Which materials are impossible or dangerous to cut with a waterjet (e.g., tempered glass, certain explosives)?

Certain materials are either impossible to cut with a waterjet or pose significant dangers that make the process inadvisable.

Tempered glass is impossible to cut with a waterjet. Tempered glass is manufactured with high internal compressive stress and tensile stress. Any scratch or localized cut through the surface releases this stored energy instantly, causing the entire sheet to shatter into thousands of small pieces. The waterjet stream, even at low pressure, creates exactly the type of surface penetration that triggers complete failure.

Laminated safety glass with polyvinyl butyral interlayers is not impossible but produces unusable results. The waterjet cuts through the glass layers but cannot cleanly sever the plastic interlayer without delamination. Water migrates between the layers, and the cut edges separate. The resulting part is no longer a bonded safety glass unit.

Diamond is effectively impossible to cut with a pure waterjet. Diamond is the hardest known material. An abrasive waterjet using garnet can erode diamond very slowly, but the process is impractical. The garnet abrasive is softer than diamond, so removal rates are negligible. A waterjet would require hours to cut even a thin diamond wafer.
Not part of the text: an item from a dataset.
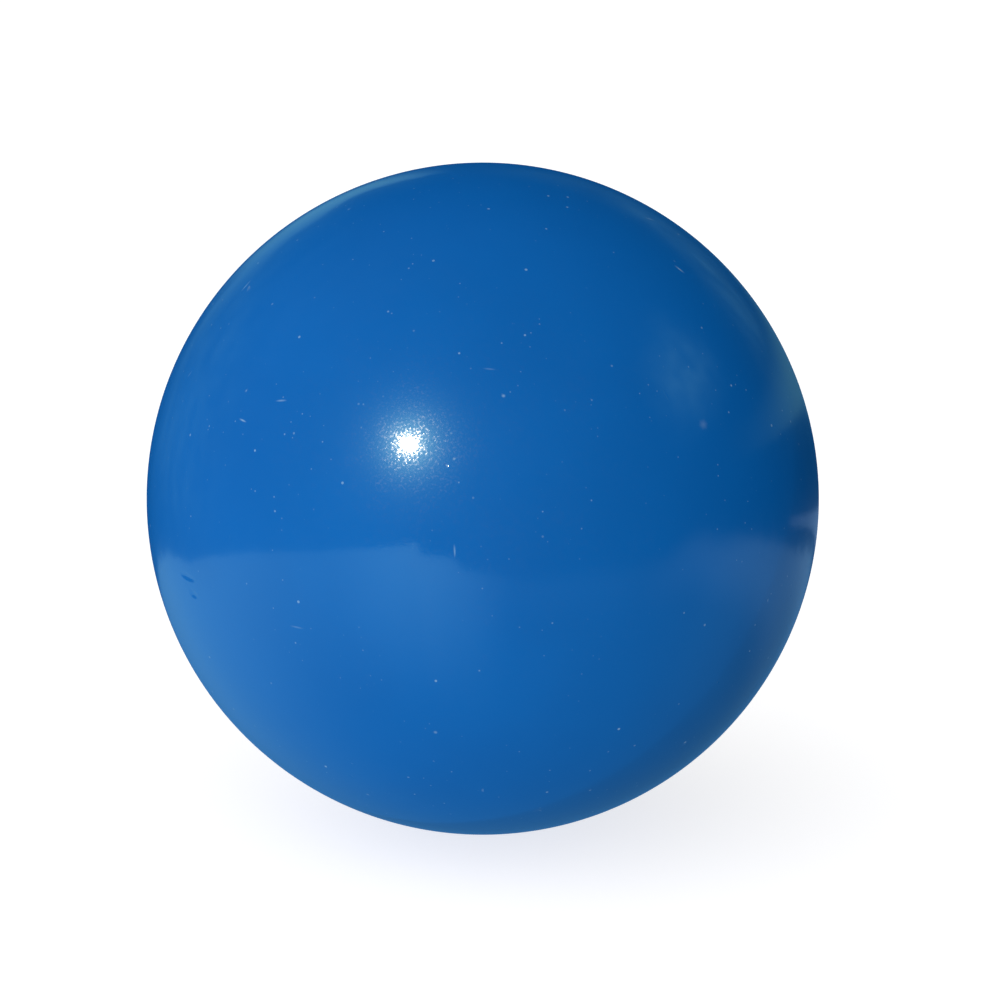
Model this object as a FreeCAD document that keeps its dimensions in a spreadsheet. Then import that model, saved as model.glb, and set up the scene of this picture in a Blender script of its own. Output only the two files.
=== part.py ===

Certain explosive and reactive materials are extremely dangerous to cut with a waterjet. The high-pressure water stream can generate heat through friction as the jet erodes the material. Some sensitive explosives, such as lead azide or acetone peroxides, can detonate from friction or impact. Water immersion does not guarantee safety, as many explosives contain their own oxidizers and can react underwater. Similarly, reactive metals like sodium, potassium, and lithium explode on contact with water. Cutting these with a waterjet triggers an immediate violent reaction.

Pyrophoric materials, including finely divided iron or certain metal hydrides, ignite spontaneously in air. The waterjet spray does not prevent ignition because the cutting process exposes fresh unoxidized surfaces that can reach ignition temperature from friction.

Some composite materials containing reactive binders or fillers are hazardous. Boron carbide composites and certain magnesium alloys generate hydrogen gas when wet. Confined hydrogen can ignite from static charges generated by the waterjet stream.

Finally, materials that produce toxic airborne compounds are dangerous without specialized containment. Cutting beryllium copper or beryllium alloys releases beryllium particles into the water mist. Inhaling beryllium causes chronic lung disease. Cutting asbestos composites releases carcinogenic fibers into the slurry. These materials are cut only in sealed, negative-pressure waterjet systems with full containment and hazardous waste disposal.